981215


待ってても変わらぬ社会…

働きかけていかなくては

元保育労働者 赤松 美穂


 私は今年の四月、勤めていた無認可保育園を辞め、いま職探しをしています。

 保育園の仕事は二年ほどやっていましたが、結婚することになり、通勤の都合でやむなく退職しました。

 保母の仕事は単調ではないし、子供が大好きなので楽しく働いていました。でも、労働条件は最悪で、園長の独断ですべてが決まるという職場でした。給料はそんなに悪くなかったのですが、有給休暇をとったら皆勤賞が出ない、行事があれば日曜日も出勤。建前は隔週休二日でも、土曜日もなかなか休めませんでした。

 労働組合をつくろうという話もあったのですが、私は退職することになり、実現はしませんでした。女性ばかりの職場では、お互いに名指しで批判することができません。言いたいことを率直に言い合うほうが、お互いに高まっていくと思うのですが。

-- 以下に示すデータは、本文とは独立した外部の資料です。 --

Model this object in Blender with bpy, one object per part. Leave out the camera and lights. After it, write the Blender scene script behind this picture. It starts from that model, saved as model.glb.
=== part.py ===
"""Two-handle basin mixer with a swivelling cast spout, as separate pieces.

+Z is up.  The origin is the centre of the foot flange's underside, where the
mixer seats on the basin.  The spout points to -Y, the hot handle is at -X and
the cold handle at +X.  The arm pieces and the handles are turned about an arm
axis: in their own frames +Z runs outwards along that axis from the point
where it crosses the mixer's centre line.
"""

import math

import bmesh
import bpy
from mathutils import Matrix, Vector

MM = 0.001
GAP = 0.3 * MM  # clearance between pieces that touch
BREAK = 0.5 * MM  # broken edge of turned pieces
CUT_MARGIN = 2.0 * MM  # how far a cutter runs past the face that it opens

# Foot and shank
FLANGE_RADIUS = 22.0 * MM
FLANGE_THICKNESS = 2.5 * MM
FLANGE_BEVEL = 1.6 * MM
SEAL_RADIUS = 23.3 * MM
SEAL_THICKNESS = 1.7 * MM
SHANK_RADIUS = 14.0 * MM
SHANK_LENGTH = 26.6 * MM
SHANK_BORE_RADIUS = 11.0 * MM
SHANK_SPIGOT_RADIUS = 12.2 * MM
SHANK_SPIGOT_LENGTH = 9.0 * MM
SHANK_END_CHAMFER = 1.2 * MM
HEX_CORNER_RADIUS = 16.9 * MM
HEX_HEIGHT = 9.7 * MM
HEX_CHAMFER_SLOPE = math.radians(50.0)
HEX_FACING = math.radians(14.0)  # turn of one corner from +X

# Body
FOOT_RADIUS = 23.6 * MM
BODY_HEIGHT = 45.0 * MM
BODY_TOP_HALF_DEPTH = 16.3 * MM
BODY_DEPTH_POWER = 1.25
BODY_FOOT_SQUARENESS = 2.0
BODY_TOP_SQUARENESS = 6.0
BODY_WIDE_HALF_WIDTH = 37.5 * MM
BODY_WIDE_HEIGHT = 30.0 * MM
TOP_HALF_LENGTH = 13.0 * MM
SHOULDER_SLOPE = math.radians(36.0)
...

 保育園で働く前は、車のセールスをやっていました。営業の現場で働く人は、まさに使い捨てです。男の人でも成績の悪い人は辞表を書かざるをえないように追い込まれていきます。

 そういう現場では、女の人はオマケという感じです。同世代の女性も、「結婚相手を探すために就職する」という人も多いようです。

 私は営業の仕事も好きでしたが、異動も多いし、一生続けられないなと感じ、退職しました。

 長く続けられる仕事がしたいです。そして、子供も生みたい。だけど、子供を生む予定だというと、どこも正社員では雇ってくれません。

 職安にときどき行っていますが、保母の仕事はまったくありません。私はまだ、保母の国家資格をとっていないから、なおさら就職はむずかしい。地方公務員に応募するには、年齢制限もあります。私は二十七歳になりますが、女性の二十五歳以上の求人はとても少ないと思います。

 私が初めて就職したのは、バブルが崩壊する少し前でしたので、そのときはそれほど苦労なく就職することができました。いまはそんな楽な時代ではありません。

 職安の求人票でも、詳しい仕事内容をもっと公開してほしい。妊娠しても臨月まで働くことができるのか、産前産後の休暇はどうなっているのか、育児休暇の有無、勤務時間なども求人票に書いてほしいです。

 男の人は子供を何人持っても働き続けられるのに、どうして女性はそうならないのでしょうか。もっともっと、子育てしながら働きやすい世の中になってほしいです。

 そのためには、待っているだけではなくて、私たちがどんどん働きかけていかなくてはならないのですね。